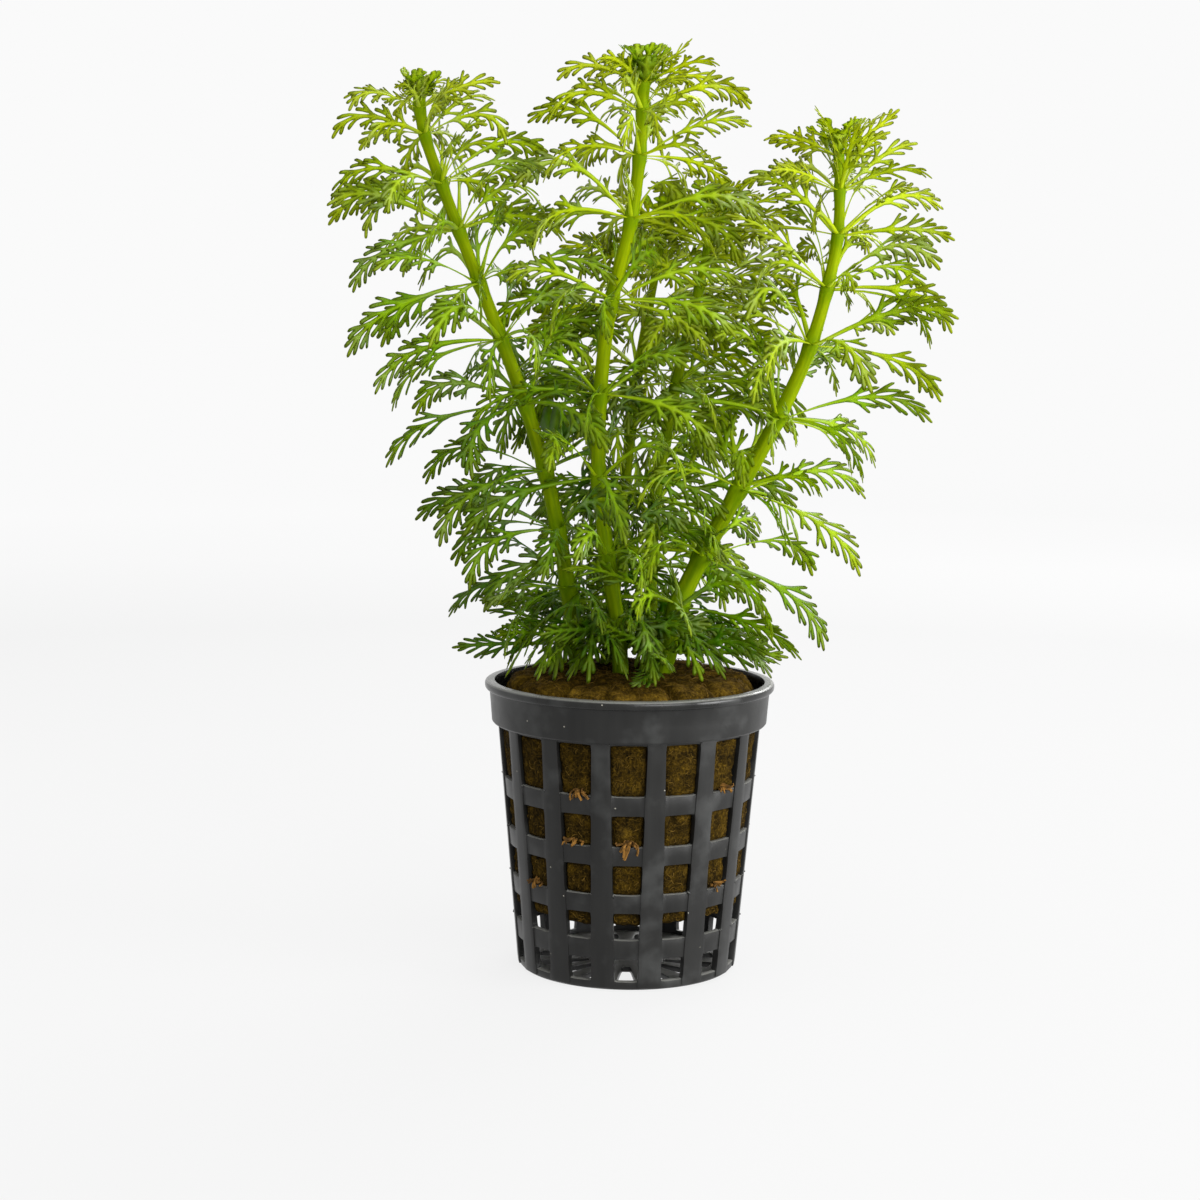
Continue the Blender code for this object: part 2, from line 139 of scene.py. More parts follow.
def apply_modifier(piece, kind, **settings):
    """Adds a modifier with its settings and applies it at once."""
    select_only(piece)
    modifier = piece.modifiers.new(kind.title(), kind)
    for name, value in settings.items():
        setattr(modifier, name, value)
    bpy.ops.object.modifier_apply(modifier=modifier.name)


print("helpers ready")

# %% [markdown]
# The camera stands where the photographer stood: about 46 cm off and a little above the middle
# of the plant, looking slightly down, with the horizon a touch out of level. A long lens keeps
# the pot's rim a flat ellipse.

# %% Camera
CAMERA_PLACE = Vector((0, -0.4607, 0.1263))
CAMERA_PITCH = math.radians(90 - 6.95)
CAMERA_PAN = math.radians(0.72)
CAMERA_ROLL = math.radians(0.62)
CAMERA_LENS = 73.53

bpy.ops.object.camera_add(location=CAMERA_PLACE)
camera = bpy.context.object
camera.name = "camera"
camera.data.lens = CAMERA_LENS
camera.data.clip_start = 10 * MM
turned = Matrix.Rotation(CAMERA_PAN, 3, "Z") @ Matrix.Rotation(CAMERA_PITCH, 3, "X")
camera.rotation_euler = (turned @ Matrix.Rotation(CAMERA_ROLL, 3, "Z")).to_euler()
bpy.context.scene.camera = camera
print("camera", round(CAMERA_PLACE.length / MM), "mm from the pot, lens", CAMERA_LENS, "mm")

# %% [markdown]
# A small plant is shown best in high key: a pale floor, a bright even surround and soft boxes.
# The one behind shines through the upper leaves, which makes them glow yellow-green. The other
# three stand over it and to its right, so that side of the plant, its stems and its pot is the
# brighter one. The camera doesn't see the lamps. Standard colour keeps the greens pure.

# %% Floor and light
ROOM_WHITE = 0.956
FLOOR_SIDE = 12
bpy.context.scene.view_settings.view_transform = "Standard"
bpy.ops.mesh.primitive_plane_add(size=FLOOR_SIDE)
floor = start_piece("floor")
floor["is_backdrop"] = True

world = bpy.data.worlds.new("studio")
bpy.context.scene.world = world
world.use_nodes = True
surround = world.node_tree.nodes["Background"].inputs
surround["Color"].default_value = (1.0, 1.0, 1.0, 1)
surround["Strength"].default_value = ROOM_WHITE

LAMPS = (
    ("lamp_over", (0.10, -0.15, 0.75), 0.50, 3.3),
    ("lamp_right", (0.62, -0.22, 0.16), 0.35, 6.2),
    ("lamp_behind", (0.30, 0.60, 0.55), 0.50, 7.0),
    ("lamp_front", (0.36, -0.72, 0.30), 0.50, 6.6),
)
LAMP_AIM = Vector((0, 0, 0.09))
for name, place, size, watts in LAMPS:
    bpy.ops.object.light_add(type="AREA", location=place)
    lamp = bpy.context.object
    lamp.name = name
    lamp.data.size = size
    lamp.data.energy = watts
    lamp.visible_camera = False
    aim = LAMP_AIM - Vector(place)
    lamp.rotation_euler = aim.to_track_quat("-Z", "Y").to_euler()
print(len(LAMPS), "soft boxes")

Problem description
Check each line above for the word "scene" and copy the ones that have it.

Output for this exercise
Continue the Blender code for this object: part 2, from line 139 of scene.py. More parts follow.
bpy.context.scene.camera = camera
bpy.context.scene.view_settings.view_transform = "Standard"
bpy.context.scene.world = world